Slimm is in a mood. He hasn’t had his coffee or his sausage biscuit, and it is cold outside. Slimm doesn’t do well when cold, hungry, and decaffeinated.
We are running a call for a “sick person” who “doesn’t feel well” at an office building. Your typical Monday morning call. “Please. I don’t want to be at work either” Slimm mutters as we get out of the ambulance.
We make our way to the patient. She wants to go to a hospital 30 miles away, past 5 other hospitals that are perfectly capable of handling her lack of a medical problem. Coincidentally, the hospital of her choice is around the corner from her home.

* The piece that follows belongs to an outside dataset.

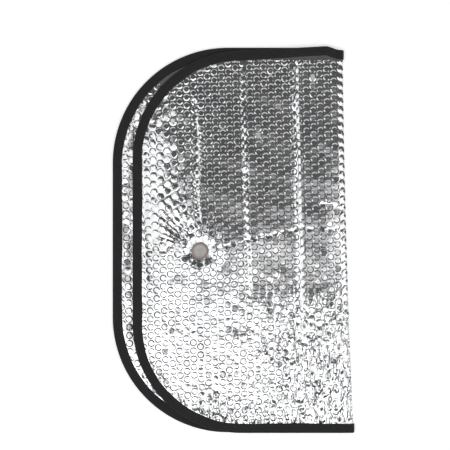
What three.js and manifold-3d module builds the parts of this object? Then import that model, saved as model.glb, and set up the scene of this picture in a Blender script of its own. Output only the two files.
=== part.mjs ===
// Car side window sunshade, folded in half and lying flat.
// One sheet of silver bubble foil, a fabric tape bound round its edge, and two clear suction cups
// that are buttoned through the foil, with their bells between the two halves.
// Millimetres, +Z up. X runs from the side edges to the fold, Y along the fold.
// The origin is under the middle of the folded sunshade, on the surface it lies on.
import * as THREE from 'three';
import { mergeVertices } from 'three/addons/utils/BufferGeometryUtils.js';
import Module from 'manifold-3d';

// Folded sheet, seen from above
const foldedHeight = 360;
const lowerWidth = 220.5;
const upperWidth = 201.5;
const lowerCornerRadius = 107.5;
const upperCornerRadius = 101;
const foldLean = THREE.MathUtils.degToRad(1.6);
const foldBow = 1.5;
const upperTopSlope = THREE.MathUtils.degToRad(3.1);
const upperTopRise = 1.6;
const foldEndDrop = 2.6;
const foldEndLength = 14;

// Foil: over its bubbles, pressed flat under the tape, and clamped by a suction cup
const foilThickness = 3.2;
const pressedThickness = 1.6;
const clampedThickness = 1.2;
const bubblePitch = 7.64;
const bubbleColumnPitch = 6.6;
const bubbleRelief = 1.1;

// Tape round the edge
const tapeWidth = 8;
const tapeThickness = 0.6;

// Suction cups: the upper one's distance from its side edge and from the bottom edge, and how far
// the lower one stands beside it
const cupInset = 62.5;
const cupHeight = 170;
const cupStagger = 19;
const headDiameter = 15.6;
const headHeight = 2.3;
const headRounding = 0.9;
const headDishDiameter = 9.7;
const headDishDepth = 0.9;
const neckDiameter = 6.5;
const bellDiameter = 30;
const bellDepth = 4;
const bellEdge = 0.55;
const bellRimWidth = 1.2;
const bellCrown = 2;

// Swell of the foil beside the fold, by its distance from the fold and the foil's lift there
const foldSwellDistance = 18;
const foldSwellLift = 1.9;

// Creases that run along the fold, by their distance from it and the foil's lift there
const nearCreaseDistance = 43;
const nearCreaseLift = 2.5;
const middleCreaseDistance = 91;
const middleCreaseLift = 5.6;
const creaseDepth = 0.9;

// Crease across the fold's direction, and the dish that a cup pulls into the foil round its head
const crossCreaseRise = 20.6;
const dishSlope = THREE.MathUtils.degToRad(8.5);
const dishWidth = 10;
const cupPuff = 1.5;

// Gap between neighbouring pieces
const clearance = 0.3;

const pressedHalf = pressedThickness / 2;
const clampedHalf = clampedThickness / 2;
const foilHalf = foilThickness / 2;
const topY = foldedHeight / 2;
const bottomY = -topY;
const foldTopY = topY - foldEndDrop;
const bellRadius = bellDiameter / 2;
const round = 24;

// Heights of the foil's middle along the edges of both halves: the tape lies on the floor, and the
// upper half's tape on the lower half's. The fold is as tight as its two tapes let it be.
const tapeOffset = pressedHalf + clearance + tapeThickness;
const lowerLevel = tapeOffset;
const upperLevel = lowerLevel + 2 * tapeOffset + clearance;
const foldRadius = (upperLevel - lowerLevel) / 2;
const foldLevel = lowerLevel + foldRadius;
const foldReach = foldRadius + pressedHalf;

// The fold's line at mid height, and the side edges of both halves
const foldX = (lowerWidth - topY * Math.tan(foldLean)) / 2;
const lowerSideX = foldX - lowerWidth;
const upperSideX = foldX - upperWidth;

// X of the line where the flat sheet ends and its bend begins
function bendX(y) {
  const bow = foldBow * (1 - (y / topY) ** 2);
  return foldX - y * Math.tan(foldLean) - bow - foldReach;
}

// Plan direction of that line, towards its top end
function bendDirection(y) {
  return new THREE.Vector3(2 * foldBow * y / topY ** 2 - Math.tan(foldLean), 1, 0).normalize();
}

// Distance of a plan position from the fold's line
function awayFromFold(x, y) {
  return (foldX - foldReach - x) * Math.cos(foldLean) - y * Math.sin(foldLean);
}

// Plan position at a distance from the fold's line and a distance along it
function atFold(away, along) {
  const dx = away * Math.cos(foldLean) + along * Math.sin(foldLean);
  const y = along * Math.cos(foldLean) - away * Math.sin(foldLean);
  return new THREE.Vector2(foldX - foldReach - dx, y);
}

// Piecewise straight line through points in rising order, level past both ends
function throughPoints(points, at) {
  const last = points.length - 1;
  if (at <= points[0][0]) return points[0][1];
  if (at >= points[last][0]) return points[last][1];
  const k = points.findIndex(([end]) => at < end);
  const [from, low] = points[k - 1];
  const [to, high] = points[k];
  return THREE.MathUtils.mapLinear(at, from, to, low, high);
}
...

The patient is playing opossum, which is absolutely fine with us.
As we leave, we get accosted. By a security guard.
“What’s going on? What is wrong with her?”
Slimm responds. “Nothing, ma’am.”
“Is she going to the hospital? What hospital are you going to? What’s wrong with her?” She even has a clipboard in her hand, a pen perfectly poised to record the details of her exciting shift.
“We really can’t tell you anything, ma’am.”
“You have to tell me, I need to put it in my report. I’m in charge of security here.”
Slimm stops walking as a fireman and I continue walking with the patient through a lobby. His voice rises, and we are still able to hear him.
“Fine. She has NUNNYAtitis, her condition can be described as NUNNYA, and we are taking her to NUNNYA Medical Center. Put that in your report.”